Sevimli bir kasaba olan Jalapa, (İspanyol fatihi Hernan Cortez’in 1519’da karaya çıktığı) Veracruz’dan karayoluyla iki saatlik mesafededir. Kasaba müzesi, hiç şüphe yok ki, Mexico City’deki ünlü müzeden sonra gelir ama ülkenin her yanından buluntuların sergilendiği Mexico City Müzesinin aksine Jalapa Müzesinde sadece yörede keşfedilen buluntular sergilenmektedir: baskın olarak Olmek buluntuları.

Yenilikçi bir ortamda dramatik ve etkin bir sergilemeye sahip olan müze, diğer taş yontuların yanı sıra birkaç devasa taş baş ile gurur duymaktadır.
Ayrıca burada Olmek sit alanlarında bulunan daha küçük nesneler de sergilenmektedir; bunların arasında, özel vitrinlerde sergilenen ve Olmek ‘oyuncakları’ olduğu sanılan nesneler de vardır. Bunlar tekerlekler üstüne yerleştirilmiş hayvan figürlerinden oluşmaktadır; bu, Orta Amerika (ve genelde Amerika) halklarının tekerleğe aşina olmadıkları yolundaki genel kabule ters düşen görsel bir kanıttır.  Ve aynı vitrinde filler de vardır: kilden yapılma ‘oyuncaklar’.

GİTTİ: NEREYE VE NİÇİN?

Bazı okurlarımla birlikte müzeye önceden yaptığımız ziyaretlerde bunları görmüştüm.
Ama Aralık 1999’da yine bazı okurlarımla birlikte yaptığım ziyarette filler ortadan kaybolmuştu!
Bunun açıklamasını alabileceğim bir yetkili bulamadım. Ama fillerin bir zamanlar orada olduğu bir gerçekti. İşte önceki gezilerden birinde çekilmiş bir fotoğraf (yan sütunda).
Şimdi, gelelim bu küçük nesnenin önemine: Amerika kıtasında fil yoktur ve hiç olmamıştır. Filler Afrika’da vardır ve hep olmuştur. Ve bir filin betimlemesi, ancak fil görmüş biri tarafından yapılabilir, yani Afrika’da bulunmuş biri!

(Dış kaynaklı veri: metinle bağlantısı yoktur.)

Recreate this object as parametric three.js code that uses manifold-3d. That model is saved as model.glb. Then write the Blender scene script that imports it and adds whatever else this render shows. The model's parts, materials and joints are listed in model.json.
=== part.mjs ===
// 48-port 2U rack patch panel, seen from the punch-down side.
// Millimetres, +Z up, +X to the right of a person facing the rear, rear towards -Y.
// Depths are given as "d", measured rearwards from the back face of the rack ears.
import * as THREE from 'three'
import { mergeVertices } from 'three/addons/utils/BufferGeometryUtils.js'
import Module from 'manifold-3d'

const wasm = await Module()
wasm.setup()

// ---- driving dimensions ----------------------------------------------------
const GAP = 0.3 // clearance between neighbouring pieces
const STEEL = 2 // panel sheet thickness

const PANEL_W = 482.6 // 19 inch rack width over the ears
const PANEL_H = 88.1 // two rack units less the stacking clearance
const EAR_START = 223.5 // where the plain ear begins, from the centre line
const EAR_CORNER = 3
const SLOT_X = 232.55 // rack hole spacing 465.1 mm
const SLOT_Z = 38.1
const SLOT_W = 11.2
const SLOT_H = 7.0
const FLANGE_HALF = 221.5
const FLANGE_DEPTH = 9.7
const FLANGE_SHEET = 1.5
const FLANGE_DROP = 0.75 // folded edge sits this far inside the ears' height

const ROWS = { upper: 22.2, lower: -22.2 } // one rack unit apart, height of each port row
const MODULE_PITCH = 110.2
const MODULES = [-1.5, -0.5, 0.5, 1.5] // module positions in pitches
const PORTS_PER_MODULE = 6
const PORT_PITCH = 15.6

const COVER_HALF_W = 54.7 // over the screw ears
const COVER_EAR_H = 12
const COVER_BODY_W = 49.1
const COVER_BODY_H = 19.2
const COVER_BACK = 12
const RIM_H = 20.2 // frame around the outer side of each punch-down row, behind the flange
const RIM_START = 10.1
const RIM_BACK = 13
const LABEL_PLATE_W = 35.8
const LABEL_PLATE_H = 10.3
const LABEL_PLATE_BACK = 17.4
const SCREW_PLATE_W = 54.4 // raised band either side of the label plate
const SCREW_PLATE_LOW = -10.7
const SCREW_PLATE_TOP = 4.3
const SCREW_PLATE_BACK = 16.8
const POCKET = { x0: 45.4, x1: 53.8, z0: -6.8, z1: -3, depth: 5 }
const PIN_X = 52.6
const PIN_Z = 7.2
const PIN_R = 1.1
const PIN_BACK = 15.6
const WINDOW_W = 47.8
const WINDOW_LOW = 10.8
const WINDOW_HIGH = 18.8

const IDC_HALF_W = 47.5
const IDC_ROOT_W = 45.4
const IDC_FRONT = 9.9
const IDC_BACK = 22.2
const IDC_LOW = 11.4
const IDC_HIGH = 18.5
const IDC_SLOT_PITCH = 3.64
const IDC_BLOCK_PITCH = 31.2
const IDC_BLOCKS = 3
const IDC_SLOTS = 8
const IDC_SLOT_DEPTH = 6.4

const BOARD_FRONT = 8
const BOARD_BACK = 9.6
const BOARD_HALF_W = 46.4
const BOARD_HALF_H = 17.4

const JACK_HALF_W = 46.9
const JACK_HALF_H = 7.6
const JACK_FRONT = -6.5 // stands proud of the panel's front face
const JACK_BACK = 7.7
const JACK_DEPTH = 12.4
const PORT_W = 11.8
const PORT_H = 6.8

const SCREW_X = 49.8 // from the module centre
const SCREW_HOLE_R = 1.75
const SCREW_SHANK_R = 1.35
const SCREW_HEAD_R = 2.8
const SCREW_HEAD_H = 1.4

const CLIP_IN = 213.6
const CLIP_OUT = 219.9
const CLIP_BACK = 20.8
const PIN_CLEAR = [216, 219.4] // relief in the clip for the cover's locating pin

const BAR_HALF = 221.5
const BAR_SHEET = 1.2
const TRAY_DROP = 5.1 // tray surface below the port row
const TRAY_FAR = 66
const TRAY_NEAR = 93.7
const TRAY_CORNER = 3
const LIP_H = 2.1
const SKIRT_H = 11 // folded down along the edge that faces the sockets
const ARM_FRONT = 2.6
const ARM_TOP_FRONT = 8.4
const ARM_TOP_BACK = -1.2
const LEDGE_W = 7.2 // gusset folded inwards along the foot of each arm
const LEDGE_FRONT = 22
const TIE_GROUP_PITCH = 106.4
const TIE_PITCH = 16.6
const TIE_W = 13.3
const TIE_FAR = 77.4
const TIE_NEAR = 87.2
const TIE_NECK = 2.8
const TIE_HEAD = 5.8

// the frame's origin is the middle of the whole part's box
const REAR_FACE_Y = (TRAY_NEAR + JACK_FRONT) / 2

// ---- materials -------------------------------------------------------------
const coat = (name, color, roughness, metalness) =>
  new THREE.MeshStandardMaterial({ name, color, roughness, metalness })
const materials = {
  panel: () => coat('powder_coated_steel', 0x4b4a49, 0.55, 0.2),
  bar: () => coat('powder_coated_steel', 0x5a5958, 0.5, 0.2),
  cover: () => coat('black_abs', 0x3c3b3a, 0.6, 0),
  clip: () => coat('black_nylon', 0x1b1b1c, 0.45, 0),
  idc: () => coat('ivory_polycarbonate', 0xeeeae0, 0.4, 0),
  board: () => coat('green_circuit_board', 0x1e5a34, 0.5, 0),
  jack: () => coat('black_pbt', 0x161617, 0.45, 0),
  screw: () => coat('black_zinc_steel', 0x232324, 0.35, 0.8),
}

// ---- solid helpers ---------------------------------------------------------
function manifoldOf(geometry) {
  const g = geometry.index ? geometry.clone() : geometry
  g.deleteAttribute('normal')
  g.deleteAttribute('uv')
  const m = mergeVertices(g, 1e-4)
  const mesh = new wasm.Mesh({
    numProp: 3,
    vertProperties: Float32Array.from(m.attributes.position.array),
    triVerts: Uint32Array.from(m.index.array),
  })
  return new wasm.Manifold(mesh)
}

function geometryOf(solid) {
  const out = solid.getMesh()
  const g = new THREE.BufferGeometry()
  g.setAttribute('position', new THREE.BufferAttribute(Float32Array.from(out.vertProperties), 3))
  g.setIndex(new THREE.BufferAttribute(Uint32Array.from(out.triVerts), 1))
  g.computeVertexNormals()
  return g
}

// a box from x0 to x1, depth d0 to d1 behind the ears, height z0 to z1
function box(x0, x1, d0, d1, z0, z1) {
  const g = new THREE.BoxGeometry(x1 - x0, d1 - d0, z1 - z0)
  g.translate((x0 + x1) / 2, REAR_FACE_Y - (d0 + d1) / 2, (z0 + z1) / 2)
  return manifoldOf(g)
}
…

Bu ve Aralık 1999’da ziyaret ettiğimiz diğer müzelerde, müze bekçileri TheLostRealms (Kayıp Alemler) adlı kitabımda yazdığım ve dikkat çektiğim nesnelerin bir biçimde ortadan kaybolduklarını, deniz aşırı ülkelerde sergilenmek üzere müzeden çıkartıldıklarını öne sürdüler.

Belki de müze bekçilerinin bu iddiaları doğrudur ama Meksika’nın kadim mirasını anlatmak üzere açıklaması zor bir fil betimlemesinin seçilmiş olması ya ihtimal dışıdır ya da hayli önemlidir.
Sanırım biri Jalapa’yı tekrar ziyaret etmeli ve küçük filin ‘oyuncaklar’ arasına geri dönüp dönmediğini kontrol etmeli.

© Z. Sitchin 2000, Yazardan yazılı izin alınarak kullanılmıştır. Her türlü yayın hakkı yazara aittir.